You will remember this: 1967 was the year of the Miracle Red Sox. The Red Sox had picked up Howard to help the team down the pennant stretch.
"Howard will help us immensely," Red Sox manager Dick Williams said. "He'll help us in our drive right down to the wire, and won't tighten up in the pennant drive since he's been in so many of them."
On the surface, it does not appear that Howard helped much. He hit .147 and slugged .198 in 42 games with the Red Sox. But ...
... the one homer he hit was a three-run homer that won a game against Washington and moved the Red Sox into a tie for first place in the division.

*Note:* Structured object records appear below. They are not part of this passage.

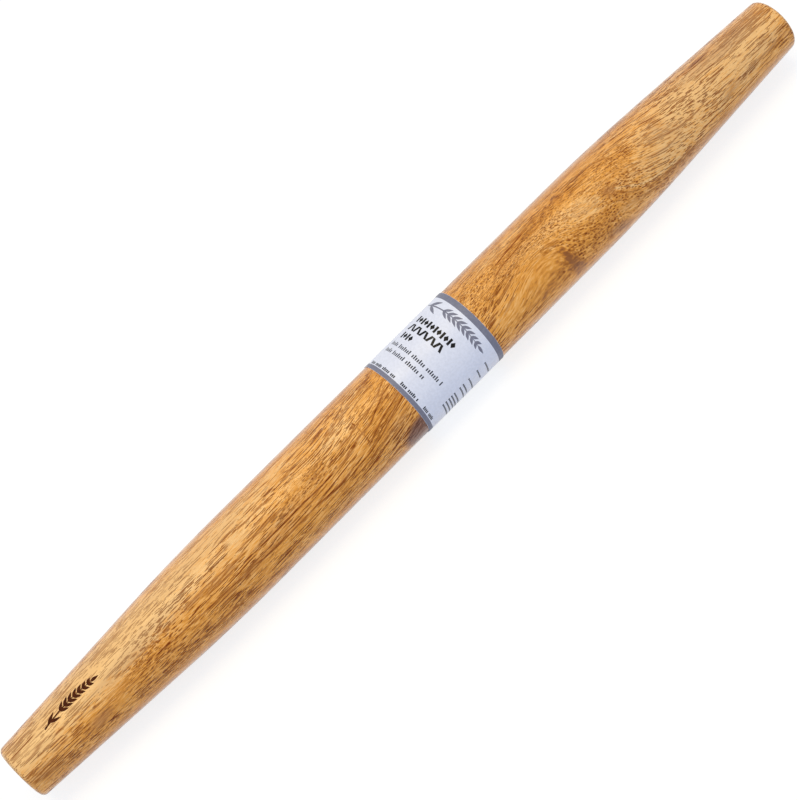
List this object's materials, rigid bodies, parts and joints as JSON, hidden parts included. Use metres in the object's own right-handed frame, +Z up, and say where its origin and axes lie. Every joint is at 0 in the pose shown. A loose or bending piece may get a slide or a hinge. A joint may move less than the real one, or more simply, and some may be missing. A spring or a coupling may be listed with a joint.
{
  "type": "french rolling pin",
  "caption": "Solid wooden rolling pin with a straight barrel that curves into slim cone ends with rounded rims, with a printed paper band wrapped round the middle that slides off.",
  "frame": {"origin": "on the pin's axis at half its length", "axes": "+X along the pin's axis, towards the end that is at the upper right in the picture; +Z up, away from the surface that the pin lies on; the band's printed front faces -Y and up, and its lap is at the back, +Y"},
  "size_m": [0.4572, 0.0389, 0.0386],
  "materials": {
    "oiled_wood": "open-pored honey brown hardwood, sanded smooth and oiled to a satin sheen",
    "printed_paper": "cool white coated paper with slate grey and black print",
    "clear_glue": "dried clear glue"
  },
  "bodies": {
    "pin": {"pin_body": "oiled_wood"},
    "band": {"paper_band": "printed_paper", "lap_glue": "clear_glue"}
  },
  "joints": [
    {"name": "band_slide", "type": "slide", "parent": "pin", "child": "band", "axis": [1, 0, 0], "range_m": [-0.268, 0.243]}
  ]
}
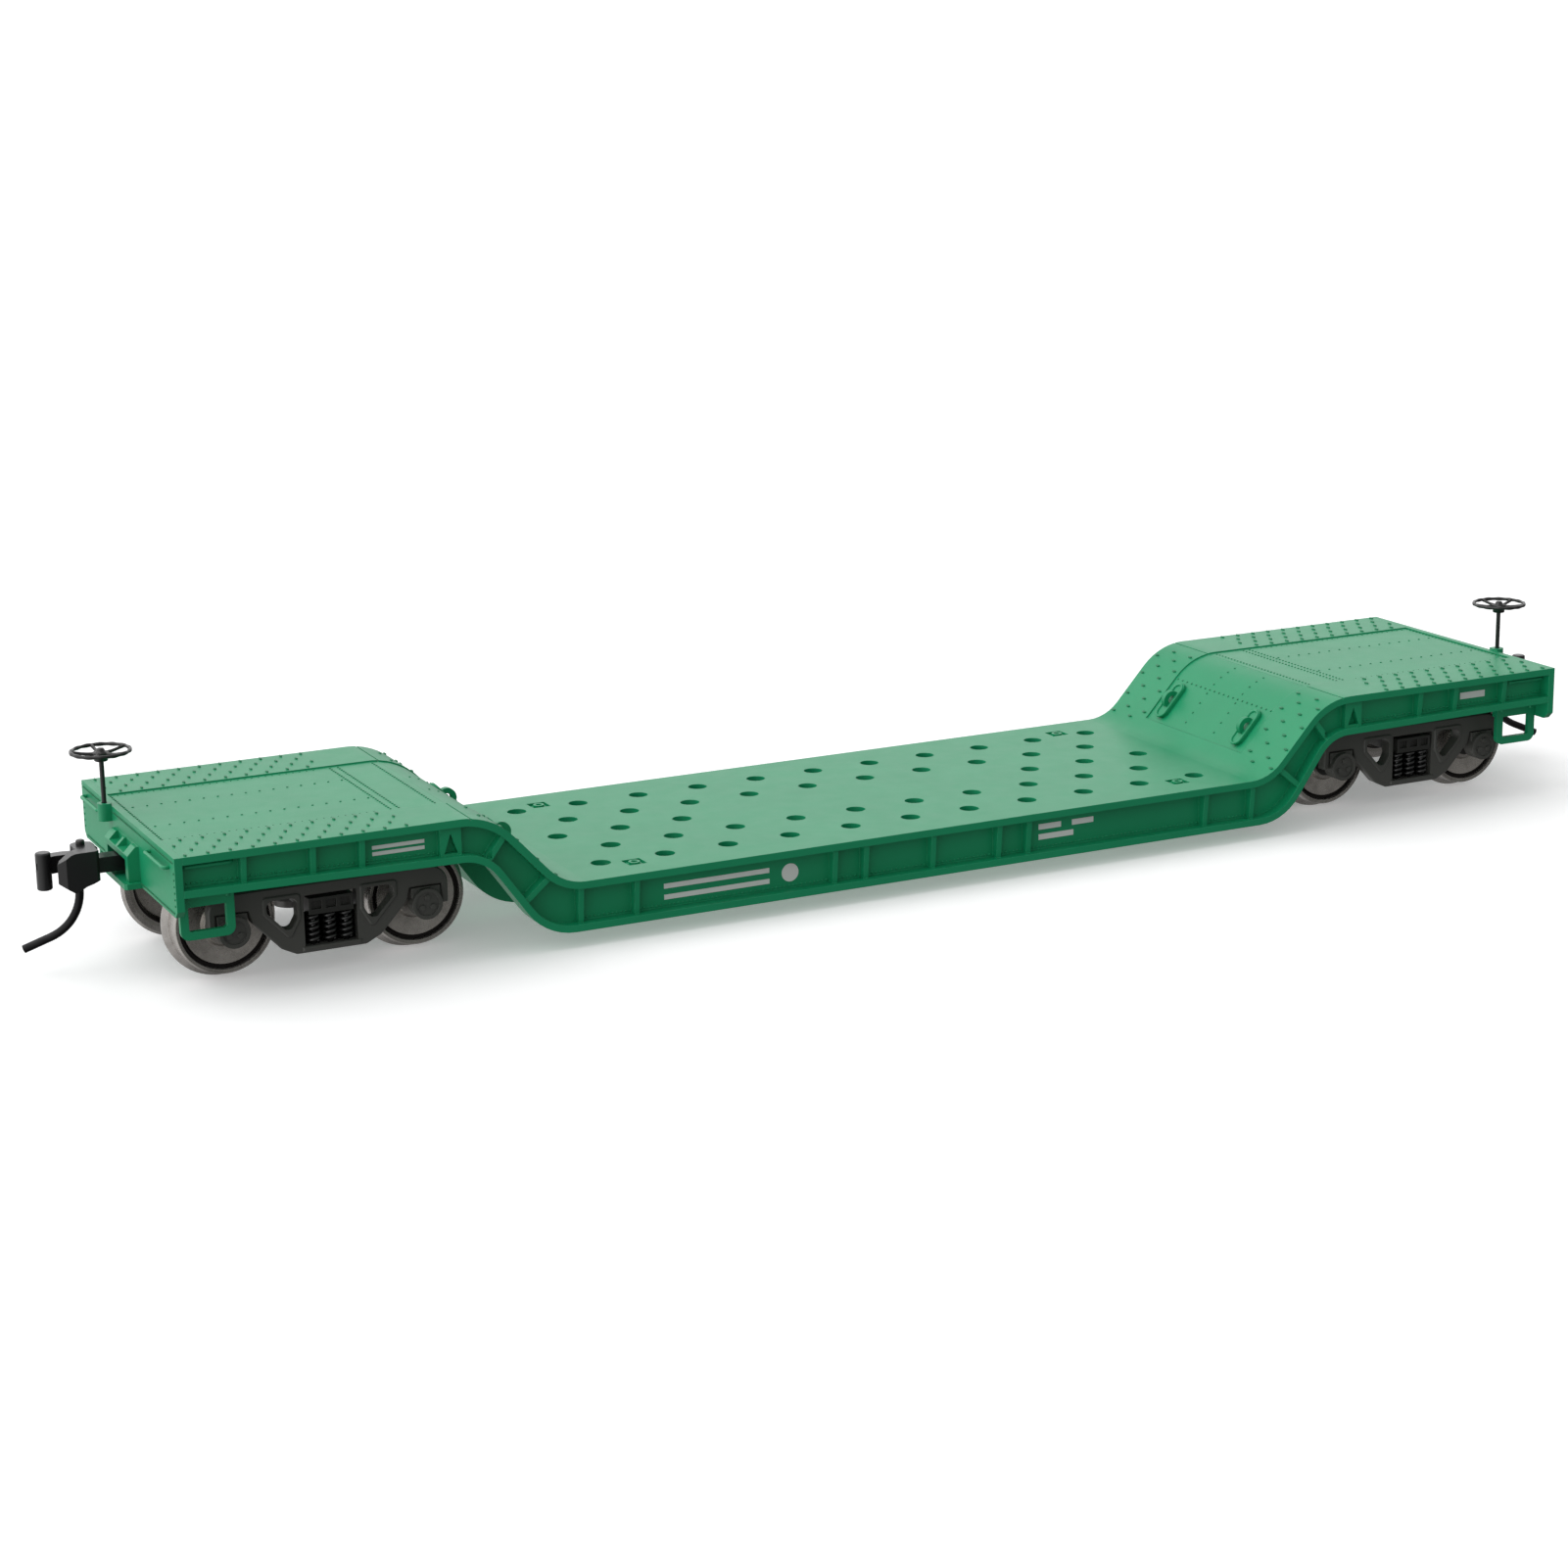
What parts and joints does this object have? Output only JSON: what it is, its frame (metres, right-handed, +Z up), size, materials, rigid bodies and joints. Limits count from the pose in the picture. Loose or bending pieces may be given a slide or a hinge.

That got some attention.
.. he had a key RBI in a victory over the Yankees at Yankee Stadium.
... most of all, he got a lot of attention for how he was handling the Red Sox pitchers.
"He's has been a steadying influence on the Red Sox' young pitchers," the Globe reported.
"They're learning so much from him," Dick Williams said.
"I like Ellie to catch me," Red Sox ace Jim Lonborg said. "He's got so much enthusiasm, he gets you excited."
"I hope he's back for next year," Carl Yastrzemski said.
The Red Sox won the pennant in remarkable fashion, then lost the World Series in seven games to St. Louis (Howard hit just .111 -- his bat was gone). But the good feelings that spread throughout Boston, well, Howard was a part of all that. And that's why he got that down-ballot MVP vote. It was a nod to the greatness of the man.
Howard played one more year with the Red Sox in 1968 -- his bat came back a little but only a little. He hit .241 and slugged .335. Then again, nobody else hit in 1968 either. Howard retired and, like his mentor Buck O'Neil, made some more history by becoming the first African American coach in the American League.